The Competitive Advantage of Getting Personal

As consumers accumulate more credit cards in their wallets, the competition for top-of-wallet status intensifies. The card that gets used first and most often captures the bulk of spending and delivers the greatest lifetime value. In this environment, generic benefits and standard reward structures become table stakes. Everyone offers cash back. Everyone has some form of rewards program. Everyone claims great customer service. Hyper-contextual offers create differentiation that actually matters to consumers in the moment of decision. When two cards offer similar rewards rates but one sends you a perfectly timed offer on something you’re actively shopping for, the choice becomes obvious. This isn’t about having better rewards. It’s about having smarter delivery of those rewards. Financial institutions that master this capability will find themselves with a sustainable competitive advantage. The more data they collect about shopping journeys, the better their targeting becomes. The better their targeting, the more cardholders use their cards. The more usage they see, the more data they collect.
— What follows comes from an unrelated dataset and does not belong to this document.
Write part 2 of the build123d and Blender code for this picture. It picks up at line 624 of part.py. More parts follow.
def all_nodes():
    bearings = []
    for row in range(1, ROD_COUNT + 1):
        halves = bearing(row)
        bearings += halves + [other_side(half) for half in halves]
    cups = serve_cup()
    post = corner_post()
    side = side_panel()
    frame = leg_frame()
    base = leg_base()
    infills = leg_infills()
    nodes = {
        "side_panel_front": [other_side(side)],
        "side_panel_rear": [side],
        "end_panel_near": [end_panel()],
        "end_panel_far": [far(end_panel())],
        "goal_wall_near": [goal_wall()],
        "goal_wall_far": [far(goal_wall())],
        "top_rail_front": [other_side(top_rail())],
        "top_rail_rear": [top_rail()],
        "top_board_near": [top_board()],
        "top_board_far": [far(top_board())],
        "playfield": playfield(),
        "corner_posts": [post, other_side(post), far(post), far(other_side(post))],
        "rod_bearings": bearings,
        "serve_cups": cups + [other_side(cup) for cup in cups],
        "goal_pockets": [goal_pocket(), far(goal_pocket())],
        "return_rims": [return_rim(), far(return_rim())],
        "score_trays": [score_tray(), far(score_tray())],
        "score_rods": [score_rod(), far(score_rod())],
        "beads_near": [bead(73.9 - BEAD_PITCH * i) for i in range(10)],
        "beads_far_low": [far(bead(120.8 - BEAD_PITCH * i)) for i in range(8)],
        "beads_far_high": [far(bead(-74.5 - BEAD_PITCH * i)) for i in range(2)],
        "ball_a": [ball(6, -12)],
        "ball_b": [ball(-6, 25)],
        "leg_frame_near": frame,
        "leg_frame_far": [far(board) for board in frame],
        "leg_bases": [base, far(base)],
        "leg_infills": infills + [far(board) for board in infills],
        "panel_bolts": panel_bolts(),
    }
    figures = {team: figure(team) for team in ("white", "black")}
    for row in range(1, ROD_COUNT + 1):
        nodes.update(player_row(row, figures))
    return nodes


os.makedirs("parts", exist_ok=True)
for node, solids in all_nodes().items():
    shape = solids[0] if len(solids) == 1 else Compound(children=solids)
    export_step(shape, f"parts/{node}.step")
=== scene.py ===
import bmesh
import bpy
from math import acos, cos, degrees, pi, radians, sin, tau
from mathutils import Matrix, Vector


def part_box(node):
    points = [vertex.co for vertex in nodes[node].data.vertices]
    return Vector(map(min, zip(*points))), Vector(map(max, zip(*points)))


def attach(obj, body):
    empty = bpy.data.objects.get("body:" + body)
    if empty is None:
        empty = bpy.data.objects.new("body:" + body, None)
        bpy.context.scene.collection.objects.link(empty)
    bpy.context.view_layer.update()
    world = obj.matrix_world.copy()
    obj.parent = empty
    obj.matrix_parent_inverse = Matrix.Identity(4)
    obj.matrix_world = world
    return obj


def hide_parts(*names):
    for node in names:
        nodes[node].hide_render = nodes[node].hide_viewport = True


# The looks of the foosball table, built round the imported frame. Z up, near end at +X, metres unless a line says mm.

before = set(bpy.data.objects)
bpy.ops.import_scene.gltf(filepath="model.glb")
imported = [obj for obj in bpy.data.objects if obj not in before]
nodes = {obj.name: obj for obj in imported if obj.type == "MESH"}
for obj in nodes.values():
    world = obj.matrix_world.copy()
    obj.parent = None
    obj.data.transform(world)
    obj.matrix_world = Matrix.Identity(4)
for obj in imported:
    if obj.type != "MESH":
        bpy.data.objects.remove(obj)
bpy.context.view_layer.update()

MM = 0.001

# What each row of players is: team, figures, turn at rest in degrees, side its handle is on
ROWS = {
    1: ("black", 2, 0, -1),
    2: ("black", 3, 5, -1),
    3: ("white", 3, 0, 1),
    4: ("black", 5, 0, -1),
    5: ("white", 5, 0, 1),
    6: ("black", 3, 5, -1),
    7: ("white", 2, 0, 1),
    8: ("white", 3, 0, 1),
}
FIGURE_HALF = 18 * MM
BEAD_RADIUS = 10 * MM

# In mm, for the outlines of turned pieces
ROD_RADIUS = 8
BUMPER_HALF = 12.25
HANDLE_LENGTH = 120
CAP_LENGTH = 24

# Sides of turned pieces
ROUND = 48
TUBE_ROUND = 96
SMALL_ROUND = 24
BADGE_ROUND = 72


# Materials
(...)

This creates a virtuous cycle that becomes increasingly difficult for competitors to disrupt. The future of credit card activation and engagement isn’t about louder marketing or bigger sign-up bonuses. It’s about showing up at the exact moment when someone needs you, with exactly what they need, and making it effortless for them to say yes. That’s the power of turning browsing behavior into buying opportunities, and it’s reshaping how we think about drive card usage in an increasingly competitive marketplace.